I kinda doubt it, the perspective errors caused by doing linear interpolation for the pixels in a quad rather than just doing the perspective divide correctly per pixel seem hardly worth it.
You think so? We're talking about a half pixel of linear interpolation. If you choose the right slope then errors should be virtually undetectable. Back in the day, software renderers linearly interpolated over far larger areas to minimize the divisions.
The weights for the linear interpolation are of course only calculated once per pixel
I'm talking about perspective correct weights. Imagine if you have an attribute 'a' which has a value of 1 at vtx1, 0 at vtx2, and 0 at vtx3. Also, make an attribute 'b' which has a value of 0 at vtx1, 1 at vtx2, and 0 at vtx3. Now calculate 'a/w' and 'b/w' at each vertex, interpolate, and divide by interpolated 1/w.
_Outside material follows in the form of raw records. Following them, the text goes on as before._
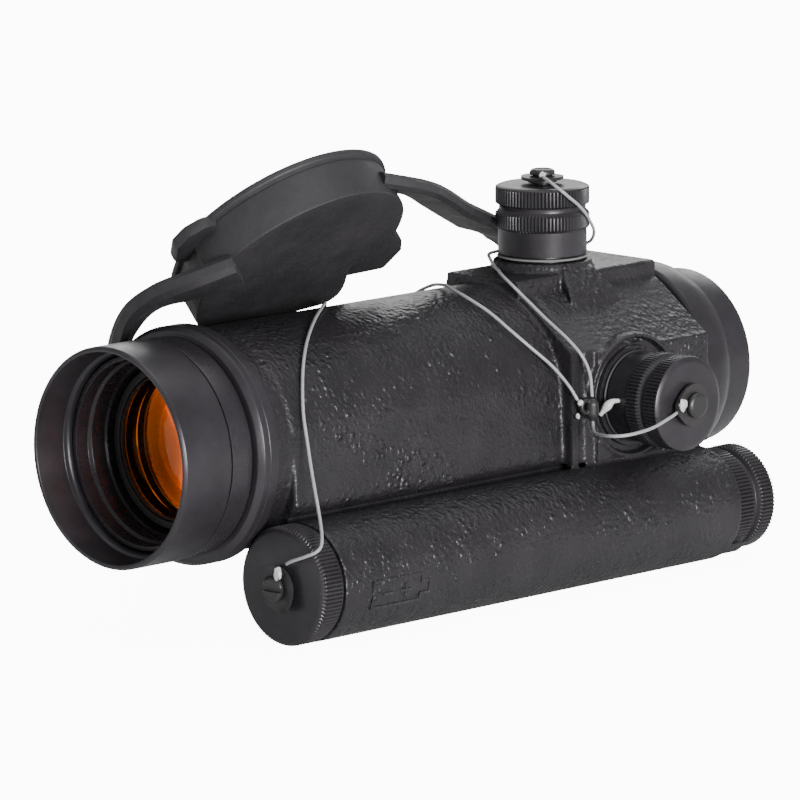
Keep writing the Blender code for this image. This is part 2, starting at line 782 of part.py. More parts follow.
def lens_cover():
    """The one-piece rubber cover, pulled off both ends: the front cup lies on the tube and the rear cup hangs
    behind it, joined by two straps."""
    front_place = frame_at((1.5, 36.5, 23.9), (-0.66, -0.01, 0.75), (0, 1, 0))
    rear_place = frame_at((-21.0, 52.0, -5.0), (-1, 0, 0.12), (0, 1, 0))
    cover = cover_cup("lens_cover", 17.4, 7.6, front_place, "cover_rubber")
    rear = cover_cup("rear_cup", 14.8, 8.0, rear_place, cutter=True)
    tab_outline = [(14.0, -3.2), (18.2, -2.6), (20.8, -1.0), (22.8, 1.8), (22.5, 6.6), (14.5, 7.0)]
    tab = prism("front_tab", tab_outline, 0.4, 2.6, front_place, cutter=True)
    lift_outline = [(-14.0, -5.6), (-18.6, -5.2), (-20.6, -3.2), (-20.8, -0.2), (-18.6, 3.6), (-14.0, 4.4)]
    lift_tab = prism("lift_tab", lift_outline, 5.4, 7.4, front_place, cutter=True)
    rear_tab = prism("rear_tab", rectangle((-3.5, 14.0), (3.5, 18.5)), 0.4, 2.6, rear_place, cutter=True)
    front_strap = [
        ((4.6, 21.4, 25.2), (-0.5, 0.75, -0.43)),
        ((1.0, 18.0, 23.4), (-0.37, 0.87, -0.33)),
        ((-4.0, 16.3, 21.5), (-0.12, 0.99, -0.12)),
        ((-9.3, 16.2, 19.1), (-0.03, 0.97, 0.23)),
        ((-14.1, 17.4, 15.5), (-0.17, 0.84, 0.52)),
        ((-18.0, 19.2, 11.3), (-0.53, 0.64, 0.55)),
        ((-19.6, 21.4, 5.6), (-0.6, 0.7, 0.3)),
        ((-21.2, 25.0, 0.2), (-0.4, 0.6, 0.6)),
        ((-23.0, 30.4, -3.8), (-0.1, 0.3, 0.9)),
        ((-24.8, 36.0, -5.6), (0.1, 0.0, 1.0)),
        ((-25.6, 40.4, -6.0), (0.1, 0.0, 1.0)),
    ]
    rear_strap = [
        ((9.0, 43.5, 36.2), (0.99, -0.07, 0.08)),
        ((9.6, 50.2, 34.6), (0.98, 0.17, 0.04)),
        ((6.8, 57.2, 32.7), (0.9, 0.42, -0.13)),
        ((-0.4, 69.1, 28.6), (0.88, 0.45, -0.15)),
        ((-10.9, 85.9, 23.3), (0.89, 0.46, -0.04)),
        ((-17.4, 98.6, 18.7), (0.91, 0.3, -0.3)),
        ((-18.2, 101.0, 13.4), (0.4, -0.6, -0.6)),
        ((-22.2, 96.0, 6.8), (-0.1, -0.6, -0.8)),
        ((-25.2, 87.6, 1.0), (-0.1, -0.2, -1.0)),
        ((-26.2, 77.0, -3.6), (-0.1, -0.1, -1.0)),
        ((-25.8, 64.8, -5.2), (-0.1, 0.0, -1.0)),
    ]
    join(
        cover,
        rear,
        tab,
        lift_tab,
        rear_tab,
        strap("front_strap", front_strap, 26),
        strap("rear_strap", rear_strap, 26),
    )


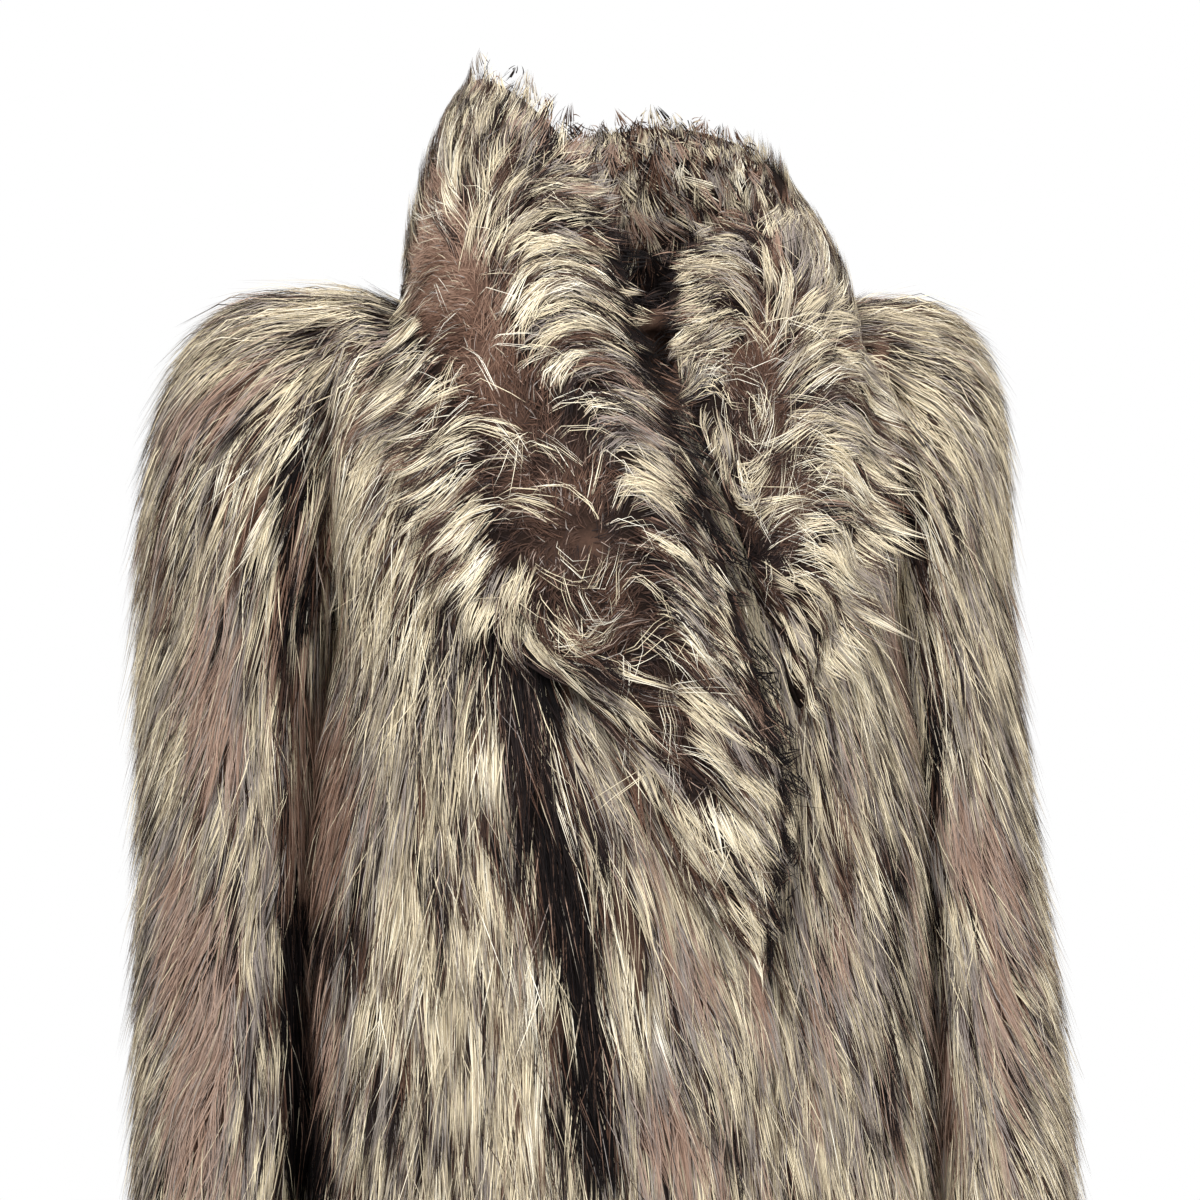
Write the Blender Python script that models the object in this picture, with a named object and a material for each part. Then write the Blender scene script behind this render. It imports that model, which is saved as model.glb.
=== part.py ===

For each pixel, you now have 'a', 'b', and can calculate '1-a-b'. These are the persepective-correct weights. Also interesting is that 'a' and 'b' (and 'c') may be needed anyway for rasterization (see section 5.1
here).
Now for each attribute, it's a simple a*Attr1+b*Attr2+(1-a-b)*Attr3 for each pixel. It makes more sense to me than making a and b regular linear weights and calculating {a*(Attr1*(1/w))+b*(Attr2*(1/w))+(1-a-b)*(Attr3*(1/w))}*(1/(1/w)), even when considering that Attr_*(1/w) can be calculated once per vertex per attribute.
Now, as I mentioned before, DX11 means the weights aren't quite the same for each pixel, but it should be easy to handle if the quad-centre method is used.